■ **WHAT IS BEING ASKED**: Without altering anything, output the material below.

■ **DATA SEGMENT**:

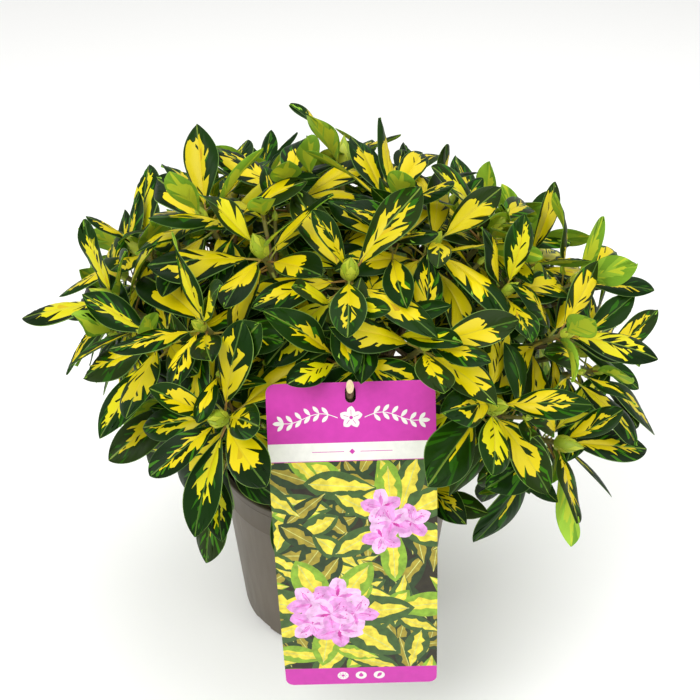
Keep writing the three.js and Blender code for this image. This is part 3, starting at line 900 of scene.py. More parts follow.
TRUNK_RINGS, TRUNK_SIDES, BOUGH_SIDES, STUB_SIDES = 48, 32, 14, 18
TRUNK_CROWDING = 1.2  # how much closer the trunk's rings stand at its foot


def barked(line, radius_at, sides, sizes):
    """A limb whose surface carries the bark's furrows. radius_at gives its radius at a share of the way."""

    def radius(share, turn):
        base = radius_at(share)
        place = line[min(int(share * (len(line) - 1)), len(line) - 1)]
        spot = Vector((math.cos(turn) * base, math.sin(turn) * base, place.length * 0.4)) / sizes.furrow
        furrow = noise.noise(spot) + 0.5 * noise.noise(spot * 2.3)
        return base * (1 - sizes.relief * (0.5 - 0.5 * furrow))

    return limb(line, radius, sides)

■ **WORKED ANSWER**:
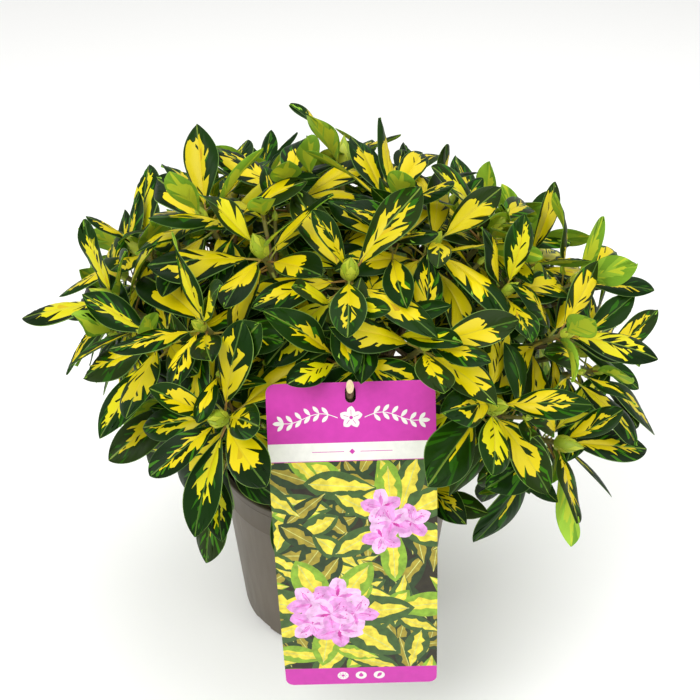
Keep writing the three.js and Blender code for this image. This is part 3, starting at line 900 of scene.py. More parts follow.
TRUNK_RINGS, TRUNK_SIDES, BOUGH_SIDES, STUB_SIDES = 48, 32, 14, 18
TRUNK_CROWDING = 1.2  # how much closer the trunk's rings stand at its foot


def barked(line, radius_at, sides, sizes):
    """A limb whose surface carries the bark's furrows. radius_at gives its radius at a share of the way."""

    def radius(share, turn):
        base = radius_at(share)
        place = line[min(int(share * (len(line) - 1)), len(line) - 1)]
        spot = Vector((math.cos(turn) * base, math.sin(turn) * base, place.length * 0.4)) / sizes.furrow
        furrow = noise.noise(spot) + 0.5 * noise.noise(spot * 2.3)
        return base * (1 - sizes.relief * (0.5 - 0.5 * furrow))

    return limb(line, radius, sides)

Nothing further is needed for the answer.